Sir Barton had other plans. He jumped out to the lead and never gave it up, leading the other horses the entire way. More impressive was his margin of victory. The closest any other horse could get to him was five lengths.

Just four days later the Preakness Stakes was contested in Baltimore. Sir Barton once again flashed his early speed and held on to win by four lengths. In late May he made the trip to New York and won the Withers Stakes before striking gold once again in the Belmont Stakes. It wouldn’t be called the Triple Crown for many years to come, but Sir Barton had become the first horse to win racing’s three most important events.

The feat is even more amazing when you consider that Sir Barton accomplished all of this in a mere 32 days. Horsemen today would not even think of putting their horse through such a grueling schedule. The achievement was so great that Sir Barton was given an Eclipse Award as the 1919 Horse of the Year posthumously. The awards also did not exist in his day.

Sir Barton After the Triple Crown

In 1920 things began to look a lot like they did when Sir Barton was two years old. He entered 12 races but could only manage winning five of them. The great champion never once regained his old form and suffered an embarrassing defeat by Man O’ War in an October match race. There were some attempts made to race the horse at the age of five but he simply could not be worked into racing shape.
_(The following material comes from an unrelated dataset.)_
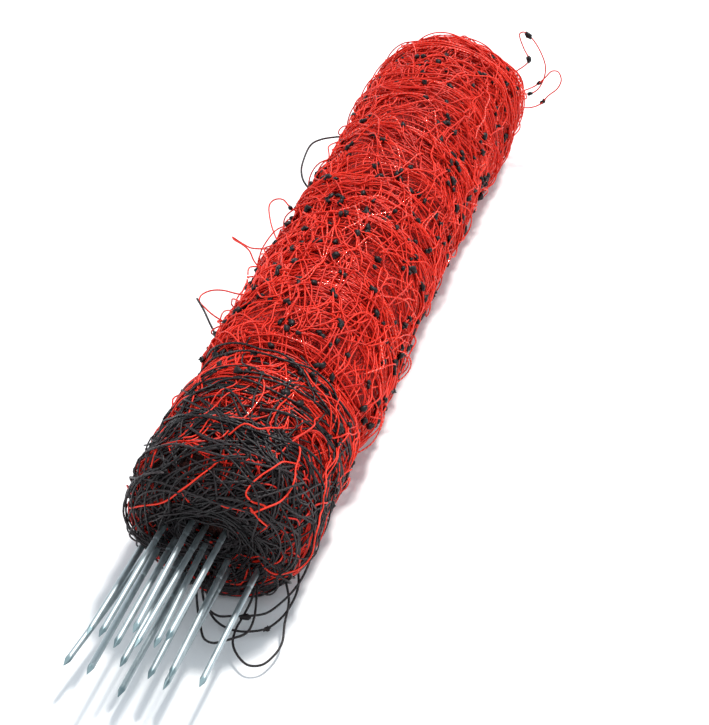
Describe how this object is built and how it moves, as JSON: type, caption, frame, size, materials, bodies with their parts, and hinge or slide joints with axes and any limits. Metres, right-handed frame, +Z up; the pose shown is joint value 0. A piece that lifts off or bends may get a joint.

Sir Barton retired to stud at the age of five and stood for many years at Audley Farm in Virginia. Unfortunately, there was little to celebrate in the breeding shed. Sir Barton was largely considered a failure at stud but did manage to sire one Kentucky Oaks winner.

The mystery of Sir Barton’s three-year-old season will always be confusing to fans of horse racing. It is almost as if the horse was destined to shine just long enough to create a legacy. That legacy has now turned into one of the toughest contests in all of sports. Just 11 horses since 1919 have duplicated Sir Barton’s feat. That is roughly an average of one Triple Crown winner every ten years, although it was more that 30 years between the victories of Affirmed and American Pharoah.